-- Begin THE INPUT --
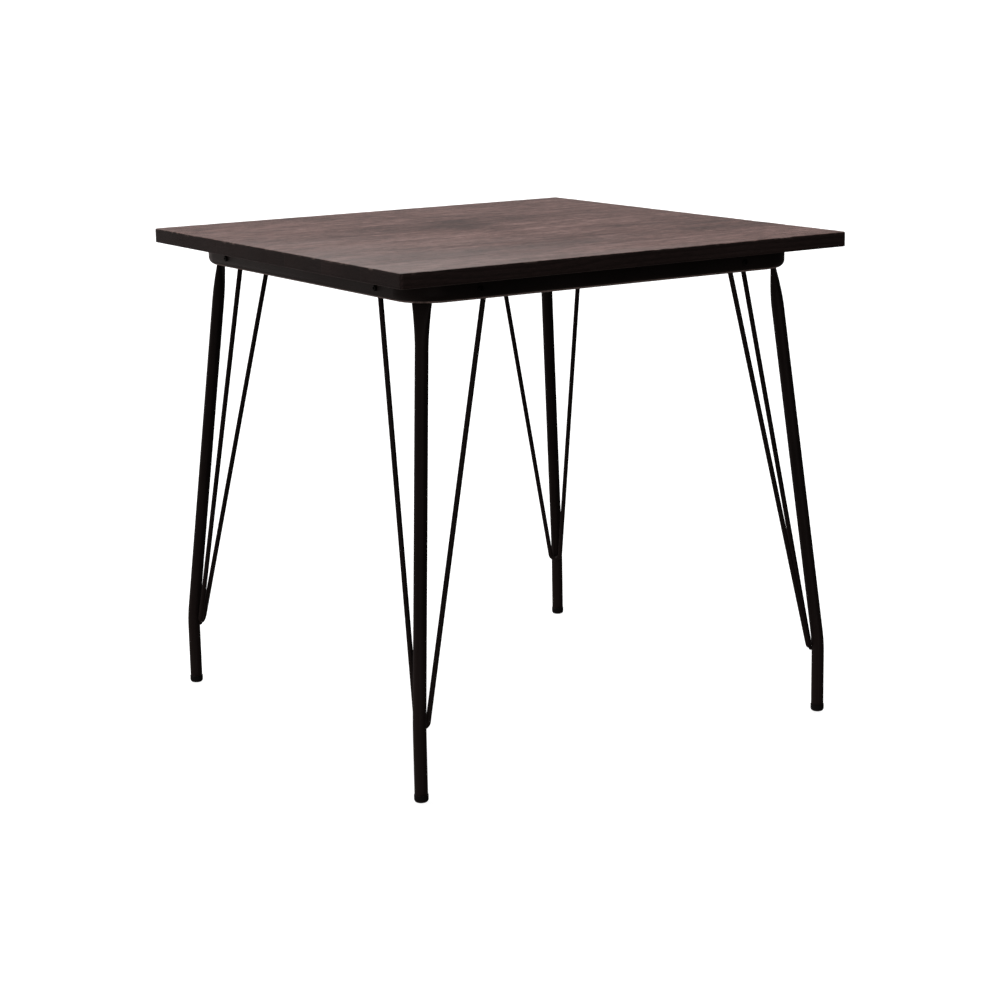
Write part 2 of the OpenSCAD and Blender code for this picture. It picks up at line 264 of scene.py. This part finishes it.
def ellipse_distance(t, x, y, middle, half_sizes):
    """0 in the middle of an ellipse and 1 on its outline."""
    dx = t.math("DIVIDE", t.math("SUBTRACT", x, middle[0]), half_sizes[0])
    dy = t.math("DIVIDE", t.math("SUBTRACT", y, middle[1]), half_sizes[1])
    return t.math("SQRT", t.math("ADD", t.math("MULTIPLY", dx, dx), t.math("MULTIPLY", dy, dy)))


def late_wood(t, place, from_middle, shift):
    """The dark part of each growth ring: cones round a pith that runs below the board."""
    x, y, z = t.split(t.coords)
    pith_side, pith_depth, taper = t.split(shift)
    off = t.math("MULTIPLY_ADD", pith_side, 0.10, t.math("SUBTRACT", from_middle, 0.05))
    below = t.math("SUBTRACT", 0.035, t.math("SUBTRACT", z, WOOD_Z))
    deep = t.math("MULTIPLY_ADD", pith_depth, 0.05, below)
    radius = t.math("SQRT", t.math("ADD", t.math("MULTIPLY", off, off), t.math("MULTIPLY", deep, deep)))
    wander = long_grain(t, place, 1.7, 7.0, 2.0, 0.5)
    ripple = long_grain(t, place, 11.0, 42.0, 2.0, 0.5)
    grown = t.math("MULTIPLY_ADD", wander, 0.030, t.math("MULTIPLY_ADD", ripple, 0.0022, radius))
    grown = t.math("MULTIPLY_ADD", t.math("MULTIPLY", x, t.math("SUBTRACT", taper, 0.5)), 0.035, grown)
    ring = t.math("FRACT", t.math("MULTIPLY", grown, RINGS_PER_METRE))
    return t.math("MULTIPLY", t.step(ring, 0.30, 0.90), t.step(ring, 1.0, 0.93))


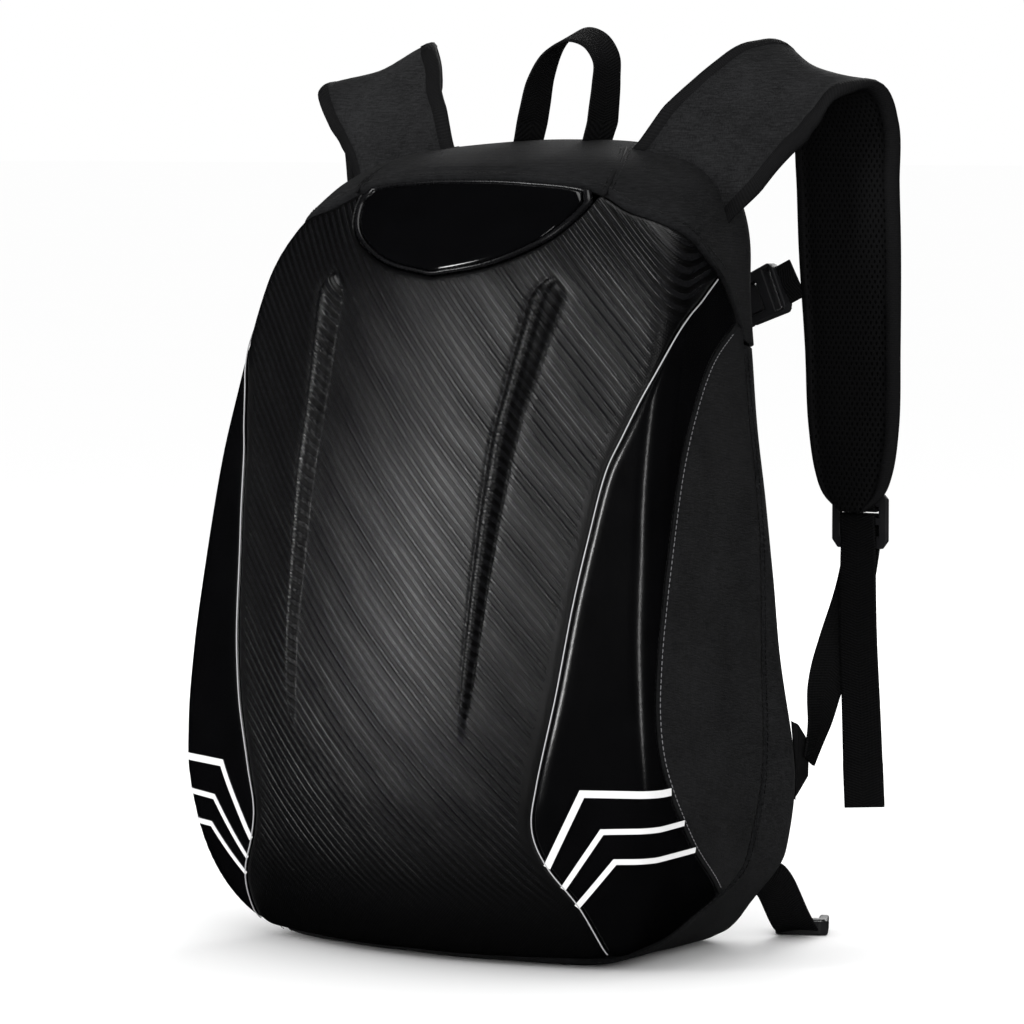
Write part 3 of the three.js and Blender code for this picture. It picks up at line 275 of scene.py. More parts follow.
def outward(p, e=0.6):
    q = flat(p)
    g = np.stack([form(q + e * v) - form(q - e * v) for v in np.eye(3)], 1)
    return unit(g).reshape(p.shape)


def unit(v):
    return v / np.maximum(np.linalg.norm(v, axis=-1, keepdims=True), 1e-12)


def bisect(inside, lo, hi, steps):
    """Where each ray leaves the form."""
    for _ in range(steps):
        mid = (lo + hi) / 2
        within = inside(mid)
        lo, hi = np.where(within, mid, lo), np.where(within, hi, mid)
    return lo


def snap(p):
    """Moves points onto the form, seen from the inner spine of the body."""
    q = flat(np.asarray(p, float))
    wide = SPINE["wide"] * HALF_WIDTH
    x = np.clip(SPINE["x"] * q[:, 0], -wide, wide)
    z = np.clip(q[:, 2], SPINE["low"] * BODY_HEIGHT, SPINE["high"] * BODY_HEIGHT)
    centre = np.stack([x, np.full(len(q), SPINE["back"] * BACK_Y), z], 1)
    ray = unit(q - centre)
    near = np.linalg.norm(q - centre, axis=1)
    inside = lambda reach: form(centre + ray * reach[:, None]) < 0
    lo = np.where(inside(near - SNAP_REACH), near - SNAP_REACH, 0)
    hi = np.where(inside(near + SNAP_REACH), 1.5 * HALF_WIDTH, near + SNAP_REACH)
    return (centre + ray * bisect(inside, lo, hi, 16)[:, None]).reshape(np.shape(p))


def run_of(points):
    """Length along a line, up to each of its points."""
    return np.concatenate([[0], np.cumsum(np.linalg.norm(np.diff(points, axis=0), axis=1))])


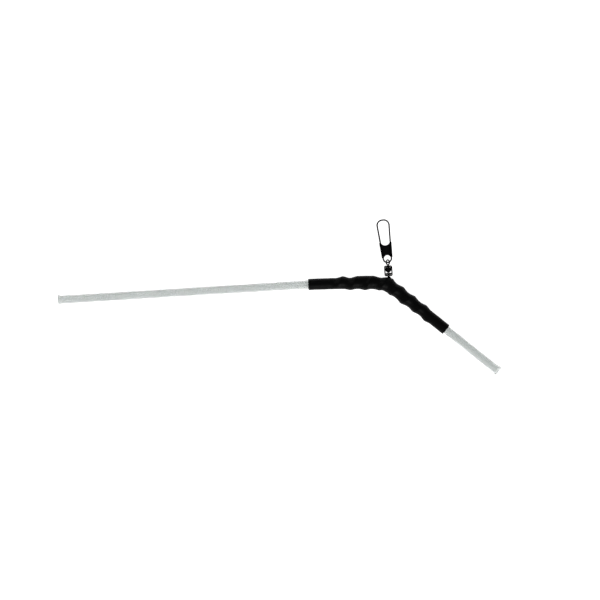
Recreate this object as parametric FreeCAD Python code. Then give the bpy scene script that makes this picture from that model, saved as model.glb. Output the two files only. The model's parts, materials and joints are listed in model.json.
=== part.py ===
"""Curved anti-tangle boom with a snap swivel, for feeder and ledger fishing rigs.

A clear tube with one elbow carries the fishing line in its bore. A spring wire is wound round the
elbow and holds the lower eye of a barrel swivel; a heat-shrink sleeve covers the wire. The swivel
carries a safety snap that takes the lead or feeder.

Millimetres and degrees. The tube lies in the XY plane. The origin is on the bore's axis, where the
straight run of the long arm ends; the long arm points along -X and the swivel along +Y.
"""

import FreeCAD, Part
import math
import os

from FreeCAD import Vector

# Boom tube
TUBE_OD = 3.6
TUBE_WALL = 0.5
LONG_ARM = 100.7  # straight run, from the mouth to the origin
SHORT_ARM = 54.9  # straight run, from the elbow to the mouth
SET_RADIUS = 422.0  # slight set of the tube between the long arm and the elbow
SET_ANGLE = 4.75
ELBOW_RADIUS = 14.0
ELBOW_ANGLE = 37.25
LIP_LENGTH = 1.3  # heat-formed lip at each mouth, which keeps the line from chafing
LONG_LIP_OD = 4.2
SHORT_LIP_OD = 4.5
LIP_RIM = 0.3  # radius of the lip's rounded edge
MOUTH_FLARE = 0.3  # how much the bore's radius opens at the mouth

# Anchor wire, wound left-handed round the elbow
ANCHOR_WIRE = 0.5
ANCHOR_ANGLE = 16.8  # how far round the elbow the wire holds the swivel
ANCHOR_PITCH = 6.25
TURNS_BEFORE = 3.25  # turns on the long arm's side of the swivel
TURNS_AFTER = 3.5
ANCHOR_GAP = 0.03  # between the wire and the tube
ANCHOR_STANDOFF = 0.4  # how far the last turns before the swivel lift off the tube's outer side
ARCH_SPREAD = 42.0  # half-width, round the tube, of the arch that holds the swivel's eye

# Heat-shrink sleeve
SLEEVE_WALL = 0.5
SLEEVE_GAP = 0.04  # between the sleeve and the tube
SLEEVE_OVER_WIRE = 0.1
SLEEVE_LONG_SIDE = 33.4  # from the swivel to the sleeve's end on the long arm
SLEEVE_SHORT_SIDE = 31.5
SLEEVE_RAMP = 1.8  # length of the rise from the close-fitting end to the wound part
SLEEVE_STEP = 4.0  # angle between the sections that follow the elbow
SET_SECTIONS = 6  # sections that follow the set
SLOT_LENGTH = 4.6  # opening for the swivel's eye
SLOT_WIDTH = 1.7

# Barrel swivel
EYE_WIRE = 0.55
LOWER_EYE_OD = 2.0
UPPER_EYE_OD = 2.6
UPPER_EYE_TURN = 50.0  # turn of the upper eye about the swivel's axis, to link with the snap
BARREL_OD = 3.5
BARREL_LENGTH = 4.55
BARREL_END_OD = 2.1
BARREL_END_WALL = 0.6
BARREL_ARM = 0.5  # thickness of the two arms left beside the barrel's windows
STEM_OD = 0.9
STEM_GAP = 0.05  # radial running clearance of a stem in the barrel's end
HEAD_GAP = 0.06  # radial clearance of the heads in the barrel
LOWER_HEAD = 0.75  # thickness of the flat head inside the barrel
UPPER_HEAD = 1.65  # length of the upper head's round part, before its cone
CONE_TIP_OD = 0.7
END_PLAY = 0.05  # between an eye, the barrel's end and the stem's head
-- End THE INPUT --
Return the entries above exactly, each one complete.

- SOLUTION TO THIS PROBLEM:
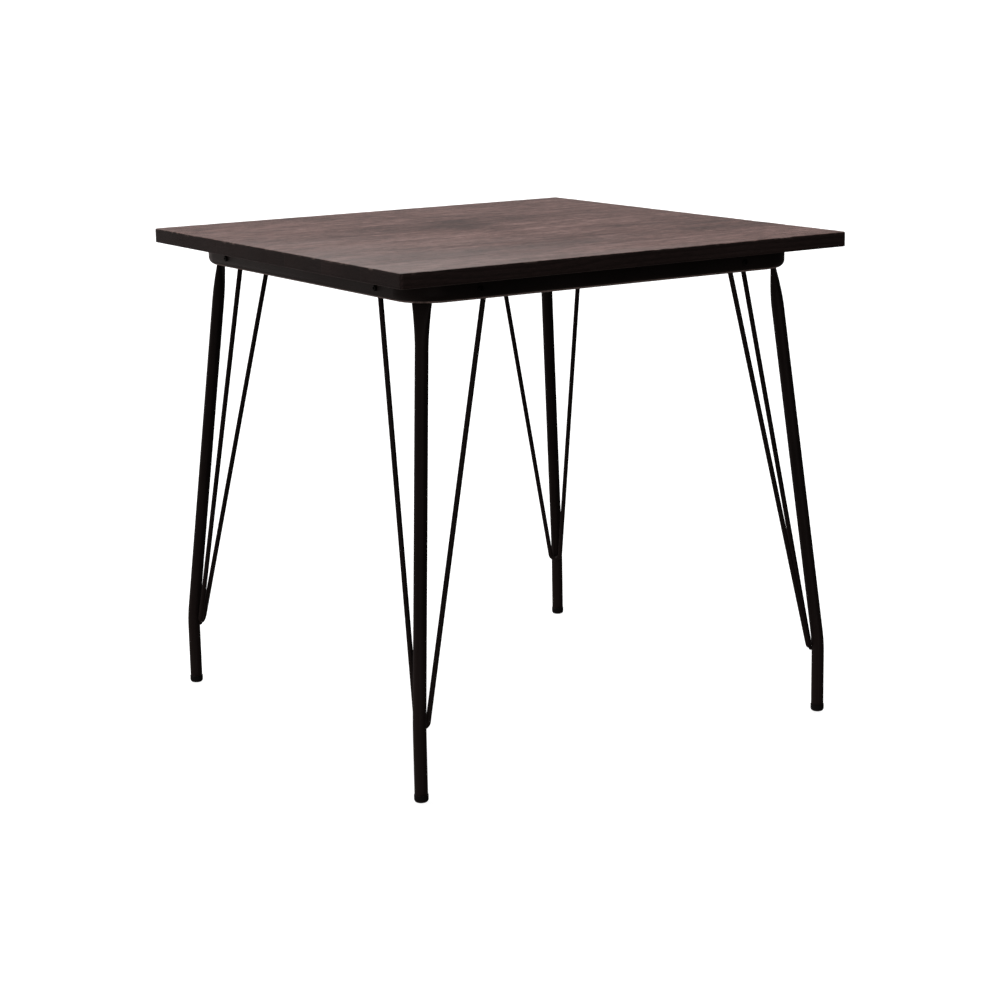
Write part 2 of the OpenSCAD and Blender code for this picture. It picks up at line 264 of scene.py. This part finishes it.
def ellipse_distance(t, x, y, middle, half_sizes):
    """0 in the middle of an ellipse and 1 on its outline."""
    dx = t.math("DIVIDE", t.math("SUBTRACT", x, middle[0]), half_sizes[0])
    dy = t.math("DIVIDE", t.math("SUBTRACT", y, middle[1]), half_sizes[1])
    return t.math("SQRT", t.math("ADD", t.math("MULTIPLY", dx, dx), t.math("MULTIPLY", dy, dy)))


def late_wood(t, place, from_middle, shift):
    """The dark part of each growth ring: cones round a pith that runs below the board."""
    x, y, z = t.split(t.coords)
    pith_side, pith_depth, taper = t.split(shift)
    off = t.math("MULTIPLY_ADD", pith_side, 0.10, t.math("SUBTRACT", from_middle, 0.05))
    below = t.math("SUBTRACT", 0.035, t.math("SUBTRACT", z, WOOD_Z))
    deep = t.math("MULTIPLY_ADD", pith_depth, 0.05, below)
    radius = t.math("SQRT", t.math("ADD", t.math("MULTIPLY", off, off), t.math("MULTIPLY", deep, deep)))
    wander = long_grain(t, place, 1.7, 7.0, 2.0, 0.5)
    ripple = long_grain(t, place, 11.0, 42.0, 2.0, 0.5)
    grown = t.math("MULTIPLY_ADD", wander, 0.030, t.math("MULTIPLY_ADD", ripple, 0.0022, radius))
    grown = t.math("MULTIPLY_ADD", t.math("MULTIPLY", x, t.math("SUBTRACT", taper, 0.5)), 0.035, grown)
    ring = t.math("FRACT", t.math("MULTIPLY", grown, RINGS_PER_METRE))
    return t.math("MULTIPLY", t.step(ring, 0.30, 0.90), t.step(ring, 1.0, 0.93))


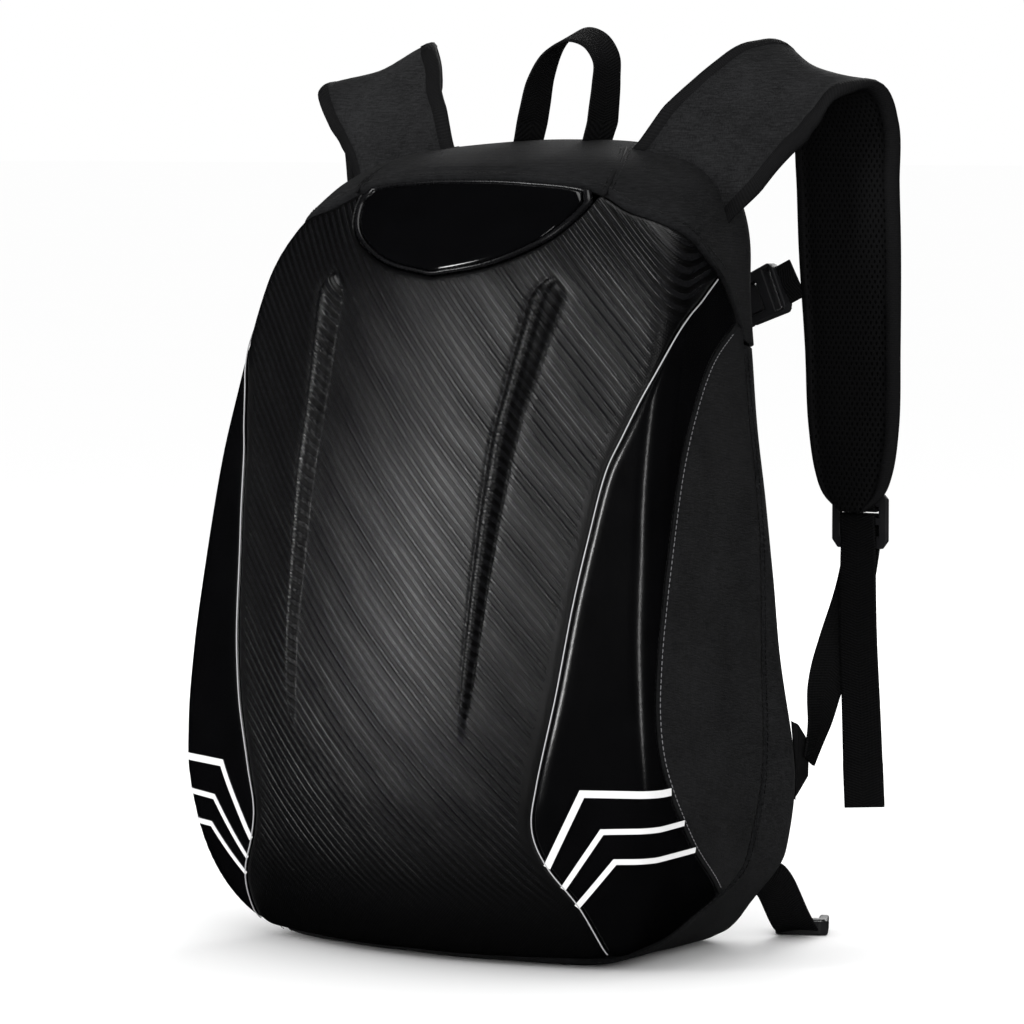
Write part 3 of the three.js and Blender code for this picture. It picks up at line 275 of scene.py. More parts follow.
def outward(p, e=0.6):
    q = flat(p)
    g = np.stack([form(q + e * v) - form(q - e * v) for v in np.eye(3)], 1)
    return unit(g).reshape(p.shape)


def unit(v):
    return v / np.maximum(np.linalg.norm(v, axis=-1, keepdims=True), 1e-12)


def bisect(inside, lo, hi, steps):
    """Where each ray leaves the form."""
    for _ in range(steps):
        mid = (lo + hi) / 2
        within = inside(mid)
        lo, hi = np.where(within, mid, lo), np.where(within, hi, mid)
    return lo


def snap(p):
    """Moves points onto the form, seen from the inner spine of the body."""
    q = flat(np.asarray(p, float))
    wide = SPINE["wide"] * HALF_WIDTH
    x = np.clip(SPINE["x"] * q[:, 0], -wide, wide)
    z = np.clip(q[:, 2], SPINE["low"] * BODY_HEIGHT, SPINE["high"] * BODY_HEIGHT)
    centre = np.stack([x, np.full(len(q), SPINE["back"] * BACK_Y), z], 1)
    ray = unit(q - centre)
    near = np.linalg.norm(q - centre, axis=1)
    inside = lambda reach: form(centre + ray * reach[:, None]) < 0
    lo = np.where(inside(near - SNAP_REACH), near - SNAP_REACH, 0)
    hi = np.where(inside(near + SNAP_REACH), 1.5 * HALF_WIDTH, near + SNAP_REACH)
    return (centre + ray * bisect(inside, lo, hi, 16)[:, None]).reshape(np.shape(p))


def run_of(points):
    """Length along a line, up to each of its points."""
    return np.concatenate([[0], np.cumsum(np.linalg.norm(np.diff(points, axis=0), axis=1))])


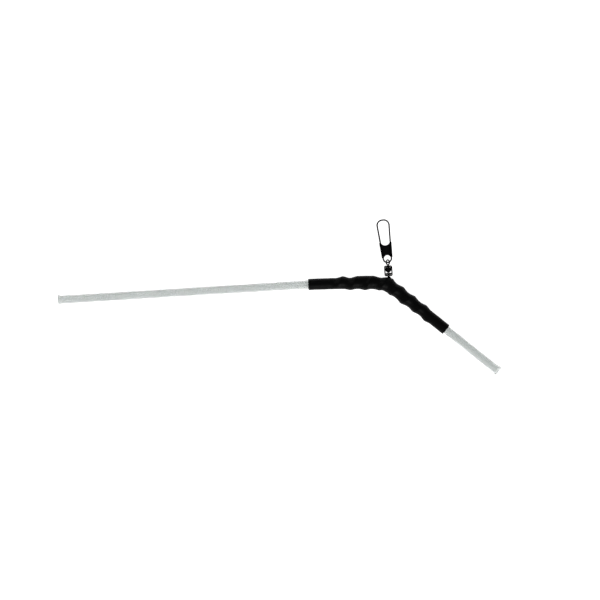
Recreate this object as parametric FreeCAD Python code. Then give the bpy scene script that makes this picture from that model, saved as model.glb. Output the two files only. The model's parts, materials and joints are listed in model.json.
=== part.py ===
"""Curved anti-tangle boom with a snap swivel, for feeder and ledger fishing rigs.

A clear tube with one elbow carries the fishing line in its bore. A spring wire is wound round the
elbow and holds the lower eye of a barrel swivel; a heat-shrink sleeve covers the wire. The swivel
carries a safety snap that takes the lead or feeder.

Millimetres and degrees. The tube lies in the XY plane. The origin is on the bore's axis, where the
straight run of the long arm ends; the long arm points along -X and the swivel along +Y.
"""

import FreeCAD, Part
import math
import os

from FreeCAD import Vector

# Boom tube
TUBE_OD = 3.6
TUBE_WALL = 0.5
LONG_ARM = 100.7  # straight run, from the mouth to the origin
SHORT_ARM = 54.9  # straight run, from the elbow to the mouth
SET_RADIUS = 422.0  # slight set of the tube between the long arm and the elbow
SET_ANGLE = 4.75
ELBOW_RADIUS = 14.0
ELBOW_ANGLE = 37.25
LIP_LENGTH = 1.3  # heat-formed lip at each mouth, which keeps the line from chafing
LONG_LIP_OD = 4.2
SHORT_LIP_OD = 4.5
LIP_RIM = 0.3  # radius of the lip's rounded edge
MOUTH_FLARE = 0.3  # how much the bore's radius opens at the mouth

# Anchor wire, wound left-handed round the elbow
ANCHOR_WIRE = 0.5
ANCHOR_ANGLE = 16.8  # how far round the elbow the wire holds the swivel
ANCHOR_PITCH = 6.25
TURNS_BEFORE = 3.25  # turns on the long arm's side of the swivel
TURNS_AFTER = 3.5
ANCHOR_GAP = 0.03  # between the wire and the tube
ANCHOR_STANDOFF = 0.4  # how far the last turns before the swivel lift off the tube's outer side
ARCH_SPREAD = 42.0  # half-width, round the tube, of the arch that holds the swivel's eye

# Heat-shrink sleeve
SLEEVE_WALL = 0.5
SLEEVE_GAP = 0.04  # between the sleeve and the tube
SLEEVE_OVER_WIRE = 0.1
SLEEVE_LONG_SIDE = 33.4  # from the swivel to the sleeve's end on the long arm
SLEEVE_SHORT_SIDE = 31.5
SLEEVE_RAMP = 1.8  # length of the rise from the close-fitting end to the wound part
SLEEVE_STEP = 4.0  # angle between the sections that follow the elbow
SET_SECTIONS = 6  # sections that follow the set
SLOT_LENGTH = 4.6  # opening for the swivel's eye
SLOT_WIDTH = 1.7

# Barrel swivel
EYE_WIRE = 0.55
LOWER_EYE_OD = 2.0
UPPER_EYE_OD = 2.6
UPPER_EYE_TURN = 50.0  # turn of the upper eye about the swivel's axis, to link with the snap
BARREL_OD = 3.5
BARREL_LENGTH = 4.55
BARREL_END_OD = 2.1
BARREL_END_WALL = 0.6
BARREL_ARM = 0.5  # thickness of the two arms left beside the barrel's windows
STEM_OD = 0.9
STEM_GAP = 0.05  # radial running clearance of a stem in the barrel's end
HEAD_GAP = 0.06  # radial clearance of the heads in the barrel
LOWER_HEAD = 0.75  # thickness of the flat head inside the barrel
UPPER_HEAD = 1.65  # length of the upper head's round part, before its cone
CONE_TIP_OD = 0.7
END_PLAY = 0.05  # between an eye, the barrel's end and the stem's head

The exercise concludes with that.